Mengatur Batas Manfaat Ekonomi
Pada surat edaran OJK itu mengatur batas maksimum manfaat ekonomi atau bunga pinjaman terhadap industri fintech peer-to-peer lending atau lebih dikenal pinjaman online (pinjol). Hal ini diimplementasikan secara bertahap dalam jangka waktu tiga tahun antara 2024-2026.
Advertisement
Bunga Pinjaman
Berdasarkan peraturan di Asosiasi Fintech Pendanaan Indonesia (AFPI) batasan tingkat suku bunga jasa layanan fintech semula sebesar 0,4 persen per hari. Akan tetapi, dengan ada SE OJK itu menjadi 0,3 persen hingga nanti di level 0,1 persen per hari.

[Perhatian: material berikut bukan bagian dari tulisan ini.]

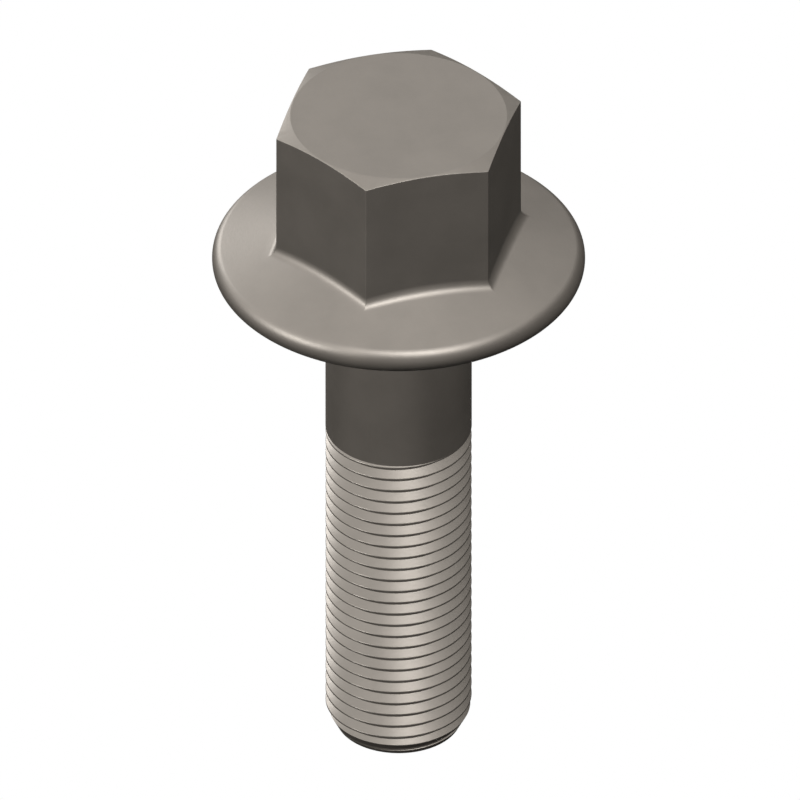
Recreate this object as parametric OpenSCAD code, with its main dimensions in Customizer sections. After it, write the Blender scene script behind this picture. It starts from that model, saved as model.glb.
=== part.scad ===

“Untuk pendanaan konsumtif mulai Januari 2024 itu 0,3 persen per hari. Kemudian tahun 2025 0,2 persen per hari. Mulai 2026 dan seterusnya, 0,1 persen per hari," kata Agusman.
Sedangkan untuk pendanaan produktif pada tahun 2024-2025 bunga pinjamannya menjadi 0,1 persen per hari. Kemudian tahun 2026 dan seterusnya akan menjadi lebih kecil yakni 0,067 persen per hari.
Agusman mengungkapkan, alasan batasan tingkat suku bunga produktif lebih rendah dibandingkan konsumtif yaitu untuk mendorong UMKM agar lebih produktif lagi dalam memperoleh pendanaan.
"Mengapa yang produktif jauh lebih rendah, ini memang untuk mendorong kegiatan produktif. Karena selama ini UMKM kita, kegiatan kegiatan produktif, salah satu yang menjadi kendala bagi mereka adalah mahalnya pendanaan ini," tutur Agusman.